Attractive, Clean and Safe

A public space needs to be attractive, clean, and safe. If it is all of these, people will be happy to use it, and the more such spaces are used, the safer they become. Deserted streets and squares quickly become derelict, dirty, and dangerous, and councillors who wish to remain in office will make strenuous efforts to ensure safety is paramount when designing public spaces.

Cobblestones, a medieval market cross, a Georgian corn exchange, all of these will attract visitors, but installing them is not within the capabilities of the average town planning department. Concrete, once denigrated as ugly, unimaginative and strictly utilitarian, is playing an ever-greater role in the building, development and designing public spaces, and it is no longer anything but grey slabs; concrete, in the hands of specialists, can be polished, coloured, etched and sculpted, and the range of uses to which it may be put continues to increase.

Works of Art and Soft Landscaping

A modern work of art, such as the famous Eye at Littlehaven, commissioned by the constructors Galliford Try and cast off-site by Evans Concrete can be a visitor attraction as effective as the medieval market square, and is certainly an attractive alternative when it comes to budgetary considerations. Evans also produced the huge dividing walls at Rhyll, with its artworks embossed onto the panels, a concept that would have been unthinkable only a few decades ago.

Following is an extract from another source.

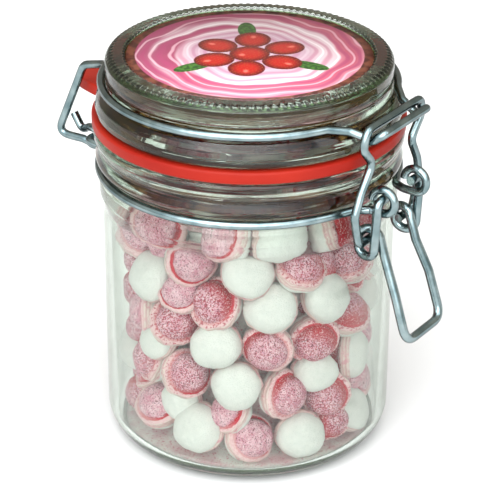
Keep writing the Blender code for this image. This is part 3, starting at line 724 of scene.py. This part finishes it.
LID_LOW = GASKET_LOW + GASKET_THICK + GAP
LID_FLANGE_R = 41.5
LID_TOP_R = 38.65
LID_TOP = 112.0
COLLAR_R = 33.7
COLLAR_LOW = 93.0
PLATE_LOW = 106.6
RECESS_R = 33.3
RECESS_DEPTH = 1.4
LID_RING_R = 39.75
LID_RING_Z = 104.3
KNURL_TEETH = 112                      # round the bevel, between these two heights
KNURL_LOW = 111.3
KNURL_HIGH = 111.97
KNURL_DEPTH = 0.3
STEPS_PER_TOOTH = 6
LID_TINT_PAINTED_REFLECTION_AND_SHADE_BANDS = (                          # from the ring up to the knurled bevel, in the same terms: painted reflections in browns, red and pink, then the bevel's thick green darkened by painted shade
    (95.9, 98.2, 0.50, "5A2014"), (100.5, 103.0, 0.56, "5A300C"), (105.6, 108.2, 0.50, "B86A74"),
    (108.4, 110.2, 0.42, "6A5A48"), (110.2, 111.45, 1.0, "40602E"), (111.45, 111.9, 1.0, "0E160A"))

lid_groove_r = LID_RING_R - WIRE_D / 2 - GAP
lid_outside = [(0.0, LID_TOP - RECESS_DEPTH), (RECESS_R, LID_TOP - RECESS_DEPTH)]
lid_outside += [(RECESS_R + 0.2, LID_TOP), (36.0, LID_TOP)]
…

Pleasant gardens with an imaginative combination of soft and hard landscaping, as may be seen at Paddington, where the Sidell Gibson Partnership commissioned the contractors P.J. Carey (Wembley) Ltd to combine curving steps that were also retaining walls for the earth structure that supported the restful lawns with a range of graduated steps in a more conventional style, is a busy urban environment both by day and by night. It is, as a result, attractive, clean, and safe.

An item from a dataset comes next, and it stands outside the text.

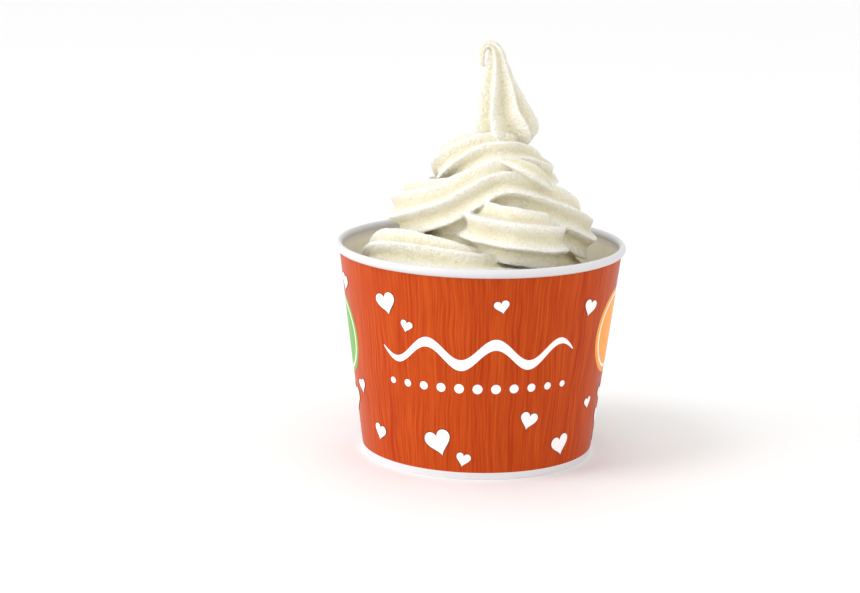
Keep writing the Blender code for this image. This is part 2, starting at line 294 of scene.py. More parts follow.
def make_ink(name, code):
    """One flat printing ink under the same satin coat as the ground."""
    material, tree, shader = new_material(name)
    fill(tree, shader, {"Base Color": linear(code), **PRINT_COAT})
    return material


print_finish = make_print()
ink_white = make_ink("printing ink, white", "#F3EFF1")
ink_dark = make_ink("printing ink, warm grey", "#6A4A40")
ink_green = make_ink("printing ink, leaf green", "#6FA54A")
ink_amber = make_ink("printing ink, amber", "#F3A03C")
ink_lilac = make_ink("printing ink, lilac", "#B9A3C9")
print("middle radius of the wall, mm:", round(1000 * MIDDLE_RADIUS, 2))

# %% [markdown]
# ## The piped rope
# The machine pushes yogurt through a star nozzle, which leaves eight ridges along the rope. The server
# turns the cup underneath, so the rope lies down in a coil, and the ridges turn slowly round it. At the end
# the rope is pulled up into a peak, whose tip tears off and curls over. Here each middle line is a table of
# given stations, with smooth curves through them. Each row holds a place along the line, the middle
# point's x, y and z, and the radius out to the ridges.

# %% Stations of the middle lines
ROPE_STATIONS = (
    (0.55, 0.0370, 0.0120, 0.0580, 0.0120),
    (0.75, 0.0000, 0.0390, 0.0640, 0.0120),
    (0.92, -0.0340, 0.0150, 0.0690, 0.0120),
    (1.00, -0.0358, -0.0030, 0.0768, 0.0120),
    (1.10, -0.0295, -0.0200, 0.0812, 0.0120),
    (1.25, 0.0000, -0.0365, 0.0765, 0.0120),
    (1.50, 0.0335, -0.0020, 0.0660, 0.0115),
    (1.75, 0.0040, 0.0310, 0.0800, 0.0110),
    (1.88, -0.0178, 0.0190, 0.0948, 0.0116),
    (2.00, -0.0250, 0.0020, 0.0958, 0.0130),
    (2.12, -0.0122, -0.0160, 0.1003, 0.0123),
    (2.25, 0.0078, -0.0185, 0.1092, 0.0110),
    (2.38, 0.0272, -0.0120, 0.0980, 0.0115),
    (2.50, 0.0345, 0.0010, 0.0865, 0.0120),
    (2.62, 0.0270, 0.0170, 0.0880, 0.0113),
    (2.75, 0.0080, 0.0250, 0.0970, 0.0105),
    (3.00, -0.0098, 0.0020, 0.1135, 0.0112),
    (3.25, 0.0075, -0.0100, 0.1190, 0.0102),
    (3.50, 0.0206, 0.0010, 0.1086, 0.0101),
    (3.60, 0.0165, 0.0085, 0.1110, 0.0085),
    (3.72, 0.0085, 0.0070, 0.1150, 0.0040),
)
FOLD_STATIONS = (
    (0.00, 0.0040, 0.0000, 0.0860, 0.0100),
    (0.20, 0.0010, -0.0140, 0.0920, 0.0114),
    (0.38, 0.0040, -0.0270, 0.0935, 0.0122),
    (0.52, 0.0120, -0.0342, 0.0931, 0.0123),
    (0.66, 0.0203, -0.0318, 0.0906, 0.0123),
    (0.80, 0.0228, -0.0220, 0.0874, 0.0120),
    (1.00, 0.0200, -0.0050, 0.0830, 0.0100),
)
PEAK_STATIONS = (
    (0.00, 0.0090, 0.0000, 0.1200, 0.0070),
    (0.08, 0.0092, 0.0000, 0.1235, 0.0114),
    (0.12, 0.0091, 0.0000, 0.1252, 0.0136),
    (0.15, 0.0090, 0.0000, 0.1266, 0.0144),
    (0.20, 0.0087, 0.0000, 0.1295, 0.0144),
    (0.26, 0.0079, 0.0000, 0.1338, 0.0127),
    (0.35, 0.0070, 0.0000, 0.1382, 0.0109),
    (0.46, 0.0061, 0.0000, 0.1432, 0.0091),
    (0.58, 0.0054, 0.0000, 0.1482, 0.0073),
    (0.70, 0.0051, 0.0000, 0.1532, 0.0053),
    (0.80, 0.0046, 0.0000, 0.1577, 0.0039),
    (0.88, 0.0031, 0.0000, 0.1607, 0.0027),
    (0.93, 0.0009, -0.0004, 0.1611, 0.0020),
    (0.97, -0.0007, -0.0010, 0.1588, 0.0015),
    (1.00, -0.0010, -0.0013, 0.1558, 0.0013),
    (1.04, -0.0004, -0.0015, 0.1530, 0.0010),
)
LOBE_STATIONS = (
    (0.00, 0.0070, -0.0225, 0.1200, 0.0012),
    (0.30, 0.0140, -0.0245, 0.1180, 0.0030),
    (0.60, 0.0200, -0.0238, 0.1148, 0.0036),
    (0.85, 0.0243, -0.0205, 0.1108, 0.0028),
    (1.00, 0.0268, -0.0165, 0.1075, 0.0011),
)
print("stations of the rope:", len(ROPE_STATIONS), "and of the peak:", len(PEAK_STATIONS))

# %% Smooth curves through the stations
FINE_SAMPLES = 4000


def smooth_values(stations, places):
    """Read a table of stations at the given places along smooth curves through them."""
    table = np.array(stations)
    keys, values = table[:, 0], table[:, 1:]
    slopes = np.zeros_like(values)
    slopes[1:-1] = (values[2:] - values[:-2]) / (keys[2:] - keys[:-2])[:, None]
    slopes[0] = (values[1] - values[0]) / (keys[1] - keys[0])
    slopes[-1] = (values[-1] - values[-2]) / (keys[-1] - keys[-2])
    index = np.clip(np.searchsorted(keys, places, side="right") - 1, 0, len(keys) - 2)
    span = (keys[index + 1] - keys[index])[:, None]
    part = (places - keys[index])[:, None] / span
    start = (2 * part**3 - 3 * part**2 + 1) * values[index]
    start_slope = (part**3 - 2 * part**2 + part) * span * slopes[index]
    end = (3 * part**2 - 2 * part**3) * values[index + 1]
    end_slope = (part**3 - part**2) * span * slopes[index + 1]
    return start + start_slope + end + end_slope


def even_places(stations, step):
    """Places along a table of stations that lie an even distance apart on its middle line."""
    fine = np.linspace(stations[0][0], stations[-1][0], FINE_SAMPLES)
    gaps = np.linalg.norm(np.diff(smooth_values(stations, fine)[:, :3], axis=0), axis=1)
    length = np.concatenate(([0.0], np.cumsum(gaps)))
    return np.interp(np.linspace(0.0, length[-1], round(length[-1] / step) + 1), length, fine)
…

It was not an easy task: Evans Concrete was tasked with designing sixteen different profiles for the four and a half thousand pre-cast concrete units, but nobody seeing the Paddington Central Development would doubt that it was well worth the effort, particularly if they had known the area before the work was carried out.

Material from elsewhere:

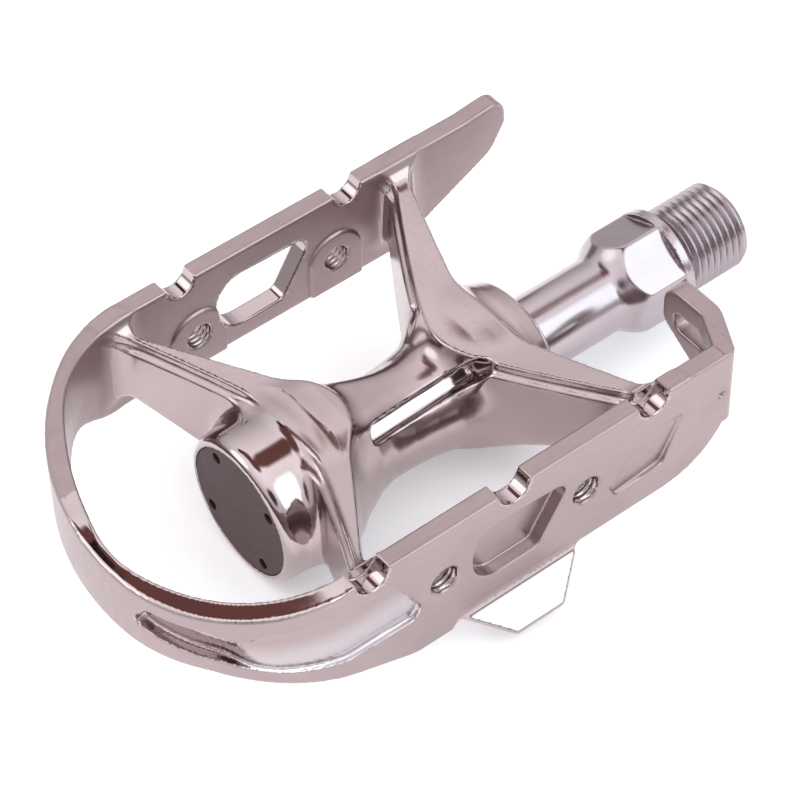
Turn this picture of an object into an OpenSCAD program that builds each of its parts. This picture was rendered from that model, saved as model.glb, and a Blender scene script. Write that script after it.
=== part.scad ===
// One-piece alloy quill pedal for toe clips and straps, left side, with cup-and-cone ball bearings.
// Frame: origin on the spindle axis, at the shoulder that seats on the crank. +X points to the crank,
// +Y to the toe, +Z up. Everything turns about the X axis. Millimetres.

/* [Cage] */
// Half the width over the two plates
cage_half_w = 32; // [30:0.5:36]
// Thickness of the plates and of the nose band
plate_t = 3; // [2.6:0.1:3.4]
// Height of the plates' top edge above the spindle axis
plate_top = 16; // [15.5:0.1:17]
// Height of the front plate's bottom edge
front_bottom = -2.2; // [-3:0.1:-2]
// Height of the rear plate's bottom edge
rear_bottom = -4.8; // [-5.4:0.1:-4.4]
// Radius of the notches across the front plate's top edge
front_notch_r = 2.6; // [2.3:0.1:2.9]
// Radius of the notches across the rear plate's top edge
rear_notch_r = 3; // [2.5:0.1:3.2]
// Depth of the blind recess in the middle of the rear plate
rear_pocket_depth = 2.2; // [1.8:0.1:2.4]

/* [Nose band] */
// Radius where the front plate turns into the nose
nose_front_r = 22; // [20:0.5:24]
// Angle of that turn
nose_front_turn = 37; // [35:0.5:39]
// Radius of the long middle stretch of the nose
nose_middle_r = 42; // [38:0.5:44]
// Angle of the middle stretch
nose_middle_turn = 59; // [57:0.5:61]

/* [Clip holes] */
// Distance between the two tapped holes of a plate
hole_spacing = 25.75; // [24:0.25:27]
// Radius of a tapped hole, M5
hole_r = 2.1; // [2:0.05:2.5]
// Height of the front plate's holes
front_hole_z = 3.7; // [3.2:0.1:4.2]
// Height of the rear plate's holes
rear_hole_z = 5.5; // [5:0.1:6]

/* [Barrel] */
// Radius of the barrel at the dust cap
barrel_r = 12.2; // [11.9:0.1:12.8]
// Radius of the barrel's waist
waist_r = 7.8; // [7.6:0.1:8.4]
// Radius of the bearing housing beside the crank
housing_r = 12; // [11.8:0.1:12.6]

/* [Bearings] */
// Diameter of a bearing ball, 5/32 inch
ball_d = 3.969; // [3.9:0.001:3.97]
// Number of balls beside the crank
inner_balls = 12; // [8:1:12]
// Number of balls at the dust cap
outer_balls = 10; // [7:1:10]
// Radius of the circle through the inner balls' centres
inner_pitch_r = 7.8; // [7.8:0.05:7.9]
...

The redevelopment of Highbury Stadium, previously the home of Arsenal Football Club, was an opportunity for the contractors PAYE Stonework to convert this North London space, not only into a residential community but also into an attractive and safe public space. In order to do so, they took advantage of the technological developments in precast concrete and commissioned Evans Concrete to supply bespoke columns, panels and coping units. This very attractive design carries an echo of its previous purpose in the shape and layout of the soft landscaping, which would have been difficult, if not impossible, to achieve without the use of precast concrete.

A New Identity for Concrete

The new identity of the city centre is changing day by day, and concrete is playing a leading part. It is still concrete, it is still comparatively cheap, but it is now almost unrecognizable when compared to the slabs and blocks of an earlier era.

Concrete is now an artists’ material.